Holiday and party foods can be bad news for your pet. Tell your guests the food rules for your pets. Rich, spicy or fatty food – or anything your pet is not accustomed to – can cause problems ranging from stomach upset to severe pancreatitis. Even healthy pets can require a trip to the emergency vet if they ingest too much rich, fatty food. Make sure you have healthy treats and reduce their food at mealtime accordingly.
Additionally, don’t leave the candy out! Chocolate can be fatal to animals, especially cats and small dogs. Alcoholic beverages are also toxic to pets and uncooked meat, poultry, fish and bones are hazardous.
Bulbs, Tinsel, Ribbons and Wrapping Paper
Pets may be drawn to holiday decorations that can cause them harm. Glass bulbs may be shiny and attractive but they are dangerous if shattered and eaten or stepped on. Even tinsel, ribbons and wrapping paper can create serious digestive problems if swallowed.
Never leave lit, unattended candles within reach of your pet – including the tail to avoid burns and fire. Keep tablecloths and table runners from hanging too low to the ground to avoid getting tangled in a pet’s feet or tempt a happy dog to grab an end and pull!

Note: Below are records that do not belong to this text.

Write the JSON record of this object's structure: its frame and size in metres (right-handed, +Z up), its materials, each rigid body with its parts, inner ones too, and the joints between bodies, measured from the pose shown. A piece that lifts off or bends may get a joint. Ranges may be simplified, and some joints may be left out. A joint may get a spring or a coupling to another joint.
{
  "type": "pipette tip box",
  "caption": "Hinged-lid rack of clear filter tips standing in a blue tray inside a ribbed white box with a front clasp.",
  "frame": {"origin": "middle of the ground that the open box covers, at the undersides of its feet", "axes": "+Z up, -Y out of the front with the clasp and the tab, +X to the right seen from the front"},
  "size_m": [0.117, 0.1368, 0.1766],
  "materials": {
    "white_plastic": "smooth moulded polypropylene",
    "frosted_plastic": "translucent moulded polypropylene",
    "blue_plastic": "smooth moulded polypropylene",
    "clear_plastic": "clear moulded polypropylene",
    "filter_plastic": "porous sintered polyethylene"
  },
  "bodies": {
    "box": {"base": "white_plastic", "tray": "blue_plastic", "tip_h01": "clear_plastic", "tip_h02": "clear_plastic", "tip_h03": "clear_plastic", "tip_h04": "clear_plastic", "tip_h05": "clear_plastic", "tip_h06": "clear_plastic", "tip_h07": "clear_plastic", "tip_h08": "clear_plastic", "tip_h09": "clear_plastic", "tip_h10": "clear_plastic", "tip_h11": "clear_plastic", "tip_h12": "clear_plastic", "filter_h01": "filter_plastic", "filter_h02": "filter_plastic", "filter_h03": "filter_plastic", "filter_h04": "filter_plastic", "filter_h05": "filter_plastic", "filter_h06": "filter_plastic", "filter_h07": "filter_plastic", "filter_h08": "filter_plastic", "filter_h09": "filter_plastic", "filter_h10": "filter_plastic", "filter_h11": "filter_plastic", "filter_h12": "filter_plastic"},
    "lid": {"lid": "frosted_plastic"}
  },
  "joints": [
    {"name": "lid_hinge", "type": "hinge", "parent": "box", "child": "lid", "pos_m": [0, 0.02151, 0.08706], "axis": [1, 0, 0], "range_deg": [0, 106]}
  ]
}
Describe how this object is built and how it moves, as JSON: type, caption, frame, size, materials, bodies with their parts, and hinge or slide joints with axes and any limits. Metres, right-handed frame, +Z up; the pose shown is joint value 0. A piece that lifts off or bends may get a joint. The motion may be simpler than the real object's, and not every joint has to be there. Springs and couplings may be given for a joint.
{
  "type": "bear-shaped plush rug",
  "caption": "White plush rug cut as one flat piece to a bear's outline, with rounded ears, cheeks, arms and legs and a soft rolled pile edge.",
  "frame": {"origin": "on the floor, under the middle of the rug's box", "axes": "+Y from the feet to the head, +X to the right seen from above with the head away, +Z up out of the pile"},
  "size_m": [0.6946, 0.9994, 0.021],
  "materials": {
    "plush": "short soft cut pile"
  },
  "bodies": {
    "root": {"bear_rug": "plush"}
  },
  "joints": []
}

Holiday plants are festive, but if eaten, many can cause gastrointestinal upset and even seizures, coma and death. Mistletoe and Holly are considered moderately to severely toxic to pets and should be kept well out of reach or avoided altogether. If your pet starts vomiting, has diarrhea or abdominal pain, excessive drooling, tremors or seizures — consult your veterinarian immediately. Poinsettia plants and Christmas trees can be mildy toxic, depending on the amount eaten, but most pets won’t consume enough to experience discomfort.
Lighting and Electrical Cords
Decorations with lights and electrical cords, may be tempting to the inquisitive dog or cat, so don’t leave exposed cords where your pup or kitten plays. You can enclose cords in regular PVC pipe from the hardware store or plastic casing from computer or household supply stores. Products are available at pet supply stores, such as Bitter Apple, can be sprayed on cords to make them taste bad. If you suspect your pet has chewed an electrical cord, check his mouth for burns and watch for difficulty breathing. If any symptoms develop, consult your veterinarian right away.
If you are going out or can’t supervise your pet, unplug electrical cords in the pet’s area. Kittens and some dogs are climbers so be sure to secure lamps that can be knocked over. Replace burned-out light bulbs right away. If you don’t have a bulb, leave the burned-out bulb in place temporarily or unplug the lamp. The light socket is electrically charged and dangerous on a lamp that is plugged in without a light bulb in the socket.
You know your pet best, so you can anticipate how they will react to holiday visitors. Make a space available in a quiet room, away from commotion and front door traffic, and provide classical music, a soft bed, water, food and toys. Adding a piece of your clothing to the bed can provide comfort. Using a pet gate to separate them from the main foot traffic or having them stay at a friend’s house during a party may be best.